As the president of the Tahltan Central Government, I am responsible for issues relating to the title and rights of the Tahltan Nation. Unequivocally, the Tahltan Nation expects that our distinct title and rights are respected, which includes among other things, meaningful engagement and collaboration.
The UN Declaration on the Rights of Indigenous Peoples, the Truth and Reconciliation Calls to Action, and the Canadian courts reinforce this obligation: meaningful engagement and collaboration with Indigenous peoples is no longer an option for exploration and mining, it is a requirement.
What does meaningful engagement and collaboration with the Tahltan Nation look like? For the Tahltan Nation, it means that potential project proponents interested in doing business in our territory engage us by introducing their project from the outset, discussing how to include us in project planning, and exploring with us how our Nation will be involved.

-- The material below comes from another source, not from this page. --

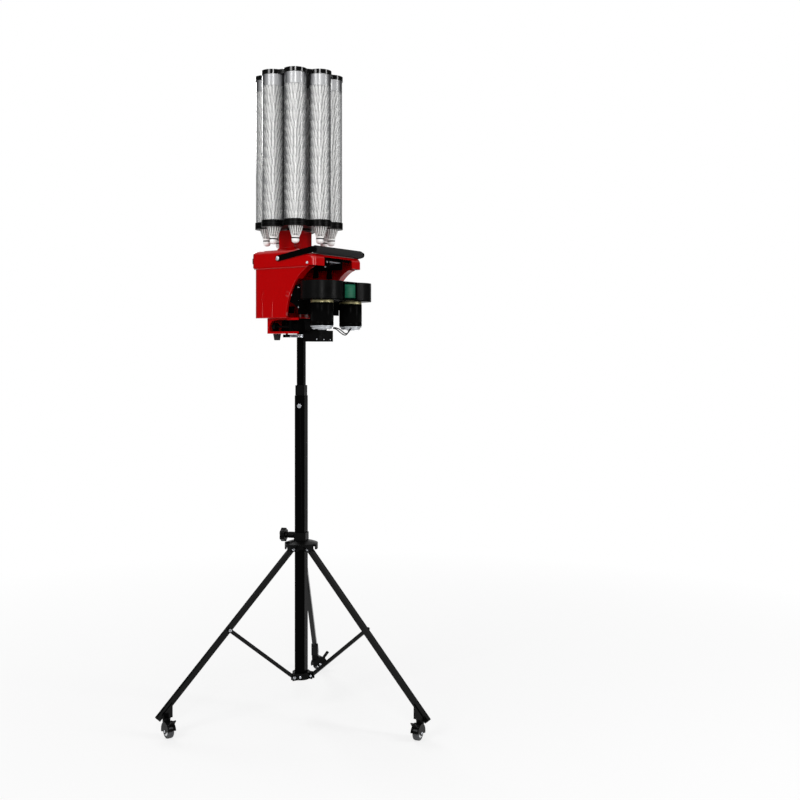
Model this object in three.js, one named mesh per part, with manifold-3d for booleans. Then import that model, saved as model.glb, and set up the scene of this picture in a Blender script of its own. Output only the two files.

More specifically, the Tahltan Central Government has developed an early engagement protocol whereby a communications agreement, opportunity sharing agreement, and exploration agreement must be signed for each project in our territory.

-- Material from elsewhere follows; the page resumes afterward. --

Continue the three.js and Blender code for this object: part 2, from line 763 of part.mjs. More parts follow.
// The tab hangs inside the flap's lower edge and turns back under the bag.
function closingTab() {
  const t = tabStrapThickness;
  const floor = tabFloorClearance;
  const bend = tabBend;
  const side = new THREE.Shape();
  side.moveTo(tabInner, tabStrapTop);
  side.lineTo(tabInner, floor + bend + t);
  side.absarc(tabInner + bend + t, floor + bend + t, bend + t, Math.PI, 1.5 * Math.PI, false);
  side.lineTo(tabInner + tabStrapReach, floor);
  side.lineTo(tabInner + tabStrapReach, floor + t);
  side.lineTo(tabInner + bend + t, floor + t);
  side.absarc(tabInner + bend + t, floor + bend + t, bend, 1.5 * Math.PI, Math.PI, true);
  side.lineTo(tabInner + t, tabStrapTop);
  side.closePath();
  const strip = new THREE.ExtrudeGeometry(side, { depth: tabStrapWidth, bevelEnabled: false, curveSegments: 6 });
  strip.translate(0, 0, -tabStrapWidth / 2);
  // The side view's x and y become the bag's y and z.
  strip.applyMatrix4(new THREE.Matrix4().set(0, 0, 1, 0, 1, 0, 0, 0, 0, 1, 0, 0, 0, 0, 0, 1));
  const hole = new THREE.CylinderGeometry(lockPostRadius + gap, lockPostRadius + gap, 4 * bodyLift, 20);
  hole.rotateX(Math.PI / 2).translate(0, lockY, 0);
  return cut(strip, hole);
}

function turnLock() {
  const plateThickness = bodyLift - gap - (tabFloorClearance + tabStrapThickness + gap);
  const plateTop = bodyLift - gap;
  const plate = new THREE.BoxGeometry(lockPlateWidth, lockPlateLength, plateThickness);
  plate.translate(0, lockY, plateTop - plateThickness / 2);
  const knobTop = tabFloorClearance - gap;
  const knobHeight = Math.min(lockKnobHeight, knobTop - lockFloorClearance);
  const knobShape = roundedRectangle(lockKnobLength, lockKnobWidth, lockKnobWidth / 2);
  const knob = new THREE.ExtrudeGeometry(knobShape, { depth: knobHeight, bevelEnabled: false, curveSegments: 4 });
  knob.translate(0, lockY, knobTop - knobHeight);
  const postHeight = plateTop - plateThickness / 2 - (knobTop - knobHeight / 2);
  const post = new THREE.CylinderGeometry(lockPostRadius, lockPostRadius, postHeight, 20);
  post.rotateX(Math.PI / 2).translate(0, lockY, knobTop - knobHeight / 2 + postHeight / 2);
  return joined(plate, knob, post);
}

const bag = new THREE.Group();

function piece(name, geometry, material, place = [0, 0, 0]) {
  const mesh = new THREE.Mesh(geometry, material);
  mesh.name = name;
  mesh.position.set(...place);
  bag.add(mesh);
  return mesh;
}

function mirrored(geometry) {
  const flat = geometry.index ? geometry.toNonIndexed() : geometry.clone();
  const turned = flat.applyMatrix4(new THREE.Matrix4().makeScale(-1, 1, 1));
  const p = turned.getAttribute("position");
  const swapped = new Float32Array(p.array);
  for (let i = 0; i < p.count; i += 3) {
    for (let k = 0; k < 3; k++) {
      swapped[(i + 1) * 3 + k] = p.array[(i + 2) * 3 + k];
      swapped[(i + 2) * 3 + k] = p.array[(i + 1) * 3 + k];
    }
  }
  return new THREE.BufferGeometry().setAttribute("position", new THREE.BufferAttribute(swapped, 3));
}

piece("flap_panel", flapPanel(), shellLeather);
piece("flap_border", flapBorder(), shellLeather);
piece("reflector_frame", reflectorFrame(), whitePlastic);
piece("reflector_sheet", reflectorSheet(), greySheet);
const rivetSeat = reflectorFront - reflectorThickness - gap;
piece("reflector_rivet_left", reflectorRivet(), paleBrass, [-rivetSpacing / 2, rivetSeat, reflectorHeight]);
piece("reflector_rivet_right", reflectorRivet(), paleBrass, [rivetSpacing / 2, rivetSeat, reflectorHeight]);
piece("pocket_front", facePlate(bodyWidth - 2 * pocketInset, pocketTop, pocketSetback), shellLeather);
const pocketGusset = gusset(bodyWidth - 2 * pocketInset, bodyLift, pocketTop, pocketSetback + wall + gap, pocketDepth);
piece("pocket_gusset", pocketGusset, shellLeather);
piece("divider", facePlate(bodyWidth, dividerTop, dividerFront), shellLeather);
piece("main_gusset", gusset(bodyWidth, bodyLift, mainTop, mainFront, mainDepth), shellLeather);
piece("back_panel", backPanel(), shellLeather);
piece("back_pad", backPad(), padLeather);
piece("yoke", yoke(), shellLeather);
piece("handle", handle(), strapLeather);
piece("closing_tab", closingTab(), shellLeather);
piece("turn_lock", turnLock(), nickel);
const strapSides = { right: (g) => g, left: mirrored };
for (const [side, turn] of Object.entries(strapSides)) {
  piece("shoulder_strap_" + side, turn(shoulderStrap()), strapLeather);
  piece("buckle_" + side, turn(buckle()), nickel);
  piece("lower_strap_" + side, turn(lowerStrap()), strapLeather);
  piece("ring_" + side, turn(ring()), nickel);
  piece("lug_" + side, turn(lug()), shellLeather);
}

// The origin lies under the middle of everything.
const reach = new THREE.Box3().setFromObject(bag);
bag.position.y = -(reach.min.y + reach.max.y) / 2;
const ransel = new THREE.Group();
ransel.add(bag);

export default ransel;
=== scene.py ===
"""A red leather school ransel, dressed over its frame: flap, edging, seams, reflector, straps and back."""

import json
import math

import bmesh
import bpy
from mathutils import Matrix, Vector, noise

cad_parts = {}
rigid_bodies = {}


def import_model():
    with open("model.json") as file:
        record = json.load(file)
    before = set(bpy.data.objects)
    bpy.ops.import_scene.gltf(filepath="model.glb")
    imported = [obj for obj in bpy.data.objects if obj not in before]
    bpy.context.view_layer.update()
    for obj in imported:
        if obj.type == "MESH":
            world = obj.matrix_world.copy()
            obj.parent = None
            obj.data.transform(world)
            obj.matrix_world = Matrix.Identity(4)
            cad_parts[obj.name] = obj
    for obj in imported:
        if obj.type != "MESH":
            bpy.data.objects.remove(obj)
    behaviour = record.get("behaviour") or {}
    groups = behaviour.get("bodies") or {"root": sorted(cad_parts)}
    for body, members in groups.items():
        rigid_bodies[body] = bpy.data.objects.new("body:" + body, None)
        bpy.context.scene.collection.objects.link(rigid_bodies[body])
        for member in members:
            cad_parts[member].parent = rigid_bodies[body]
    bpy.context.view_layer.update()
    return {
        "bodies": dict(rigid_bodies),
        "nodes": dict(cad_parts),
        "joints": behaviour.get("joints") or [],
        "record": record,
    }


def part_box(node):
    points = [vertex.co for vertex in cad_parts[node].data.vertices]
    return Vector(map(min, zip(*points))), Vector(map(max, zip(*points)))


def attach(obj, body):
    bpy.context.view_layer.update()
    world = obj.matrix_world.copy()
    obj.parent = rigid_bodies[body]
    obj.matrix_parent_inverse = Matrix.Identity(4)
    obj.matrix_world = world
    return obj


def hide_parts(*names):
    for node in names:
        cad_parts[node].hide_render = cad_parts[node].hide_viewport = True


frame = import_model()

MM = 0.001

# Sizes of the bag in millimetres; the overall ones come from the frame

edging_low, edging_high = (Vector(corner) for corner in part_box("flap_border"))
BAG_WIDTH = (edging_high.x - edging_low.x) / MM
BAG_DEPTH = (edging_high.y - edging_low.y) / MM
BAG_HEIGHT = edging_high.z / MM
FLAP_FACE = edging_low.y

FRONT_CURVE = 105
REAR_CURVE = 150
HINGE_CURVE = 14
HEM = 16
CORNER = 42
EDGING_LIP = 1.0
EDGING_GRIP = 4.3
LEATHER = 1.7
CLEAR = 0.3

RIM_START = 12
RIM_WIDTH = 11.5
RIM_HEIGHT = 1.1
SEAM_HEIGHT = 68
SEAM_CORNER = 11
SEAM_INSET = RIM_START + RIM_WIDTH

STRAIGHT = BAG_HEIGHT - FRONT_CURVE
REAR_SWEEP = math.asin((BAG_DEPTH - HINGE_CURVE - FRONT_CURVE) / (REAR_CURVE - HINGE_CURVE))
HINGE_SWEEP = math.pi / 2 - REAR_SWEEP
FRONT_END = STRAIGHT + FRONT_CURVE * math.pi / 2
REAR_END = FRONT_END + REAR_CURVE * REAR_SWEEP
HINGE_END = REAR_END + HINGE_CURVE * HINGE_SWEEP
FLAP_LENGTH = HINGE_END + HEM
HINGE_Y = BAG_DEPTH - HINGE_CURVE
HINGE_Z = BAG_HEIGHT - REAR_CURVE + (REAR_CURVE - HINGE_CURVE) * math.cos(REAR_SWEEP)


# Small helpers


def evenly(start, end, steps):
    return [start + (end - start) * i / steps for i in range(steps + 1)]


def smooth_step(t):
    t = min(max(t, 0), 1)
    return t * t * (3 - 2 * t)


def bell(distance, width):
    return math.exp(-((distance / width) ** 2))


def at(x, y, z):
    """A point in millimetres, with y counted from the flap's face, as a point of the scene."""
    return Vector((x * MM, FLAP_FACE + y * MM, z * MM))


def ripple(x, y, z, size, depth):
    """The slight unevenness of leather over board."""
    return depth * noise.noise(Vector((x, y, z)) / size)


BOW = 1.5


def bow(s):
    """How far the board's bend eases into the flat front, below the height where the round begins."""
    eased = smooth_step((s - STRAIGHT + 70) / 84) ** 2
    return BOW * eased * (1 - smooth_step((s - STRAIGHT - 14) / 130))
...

Each agreement applies to a different phase of engagement and collaboration during project development. Together, the agreements begin the process of building a positive and mutually beneficial relationship with the Tahltan Nation.
With that said, meaningful engagement and collaboration are not one way; indeed, it is incumbent upon First Nations to also meaningfully engage and collaborate for mutual benefit.
That is why the Tahltan and Nisga’a Nations, together with the province, the Association of Mineral Exploration (AME), and select exploration companies (Dolly Varden Silver, GT Gold, IDM Mining, and Skeena Resources) have formed the British Columbia Regional Mining Alliance (BCRMA).
Officially launched in May 2018, the BCRMA is a collaborative partnership that welcomes the opportunity to share its success stories from grassroots exploration, through operations, from the perspective of all partners. Industry partners selected to join the Alliance must focus on socially and environmentally responsible resource development rooted in local partnerships.
Together, the BCRMA is working to combat negative stereotypes and promote mining investment in the Golden Triangle, an area with vast resource potential. Just last year, the Alliance sent a delegation to the U.K., where we spread the message that we are open to discuss further business opportunities and investments into BCRMA companies. This year we are planning more international outreach and engagement.
Although in its infancy, the BCRMA is an example of what meaningful engagement and collaboration should be. It showcases that First Nations, the provincial government, and mining and exploration companies can and should be working in collaboration to attract investment and mutually benefit from successful mineral exploration activities which, in some cases, will lead to future mining projects.
Earlier this year, I met with B.C. Premier John Horgan who told me: “I am wholly supportive of the mining industry, I understand the potential, and want to see it unleashed as much as you do.” Only by working together can we unlock the vast resource potential of northwestern B.C. To succeed, the mining industry must adapt to modern times and work in partnership with the Indigenous peoples within whose territory they operate. Companies must recognize and respect the unique jurisdictions and title and rights of Indigenous peoples in B.C. and throughout the world.
As long as our title and rights are respected through meaningful engagement and collaboration, and we consent to the area where industrial activities take place, the Tahltan Nation is open to projects and partnerships with neighbouring Nations, the province, and industry.
CHAD NORMAN DAY is president of the Tahltan Central Government in British Columbia.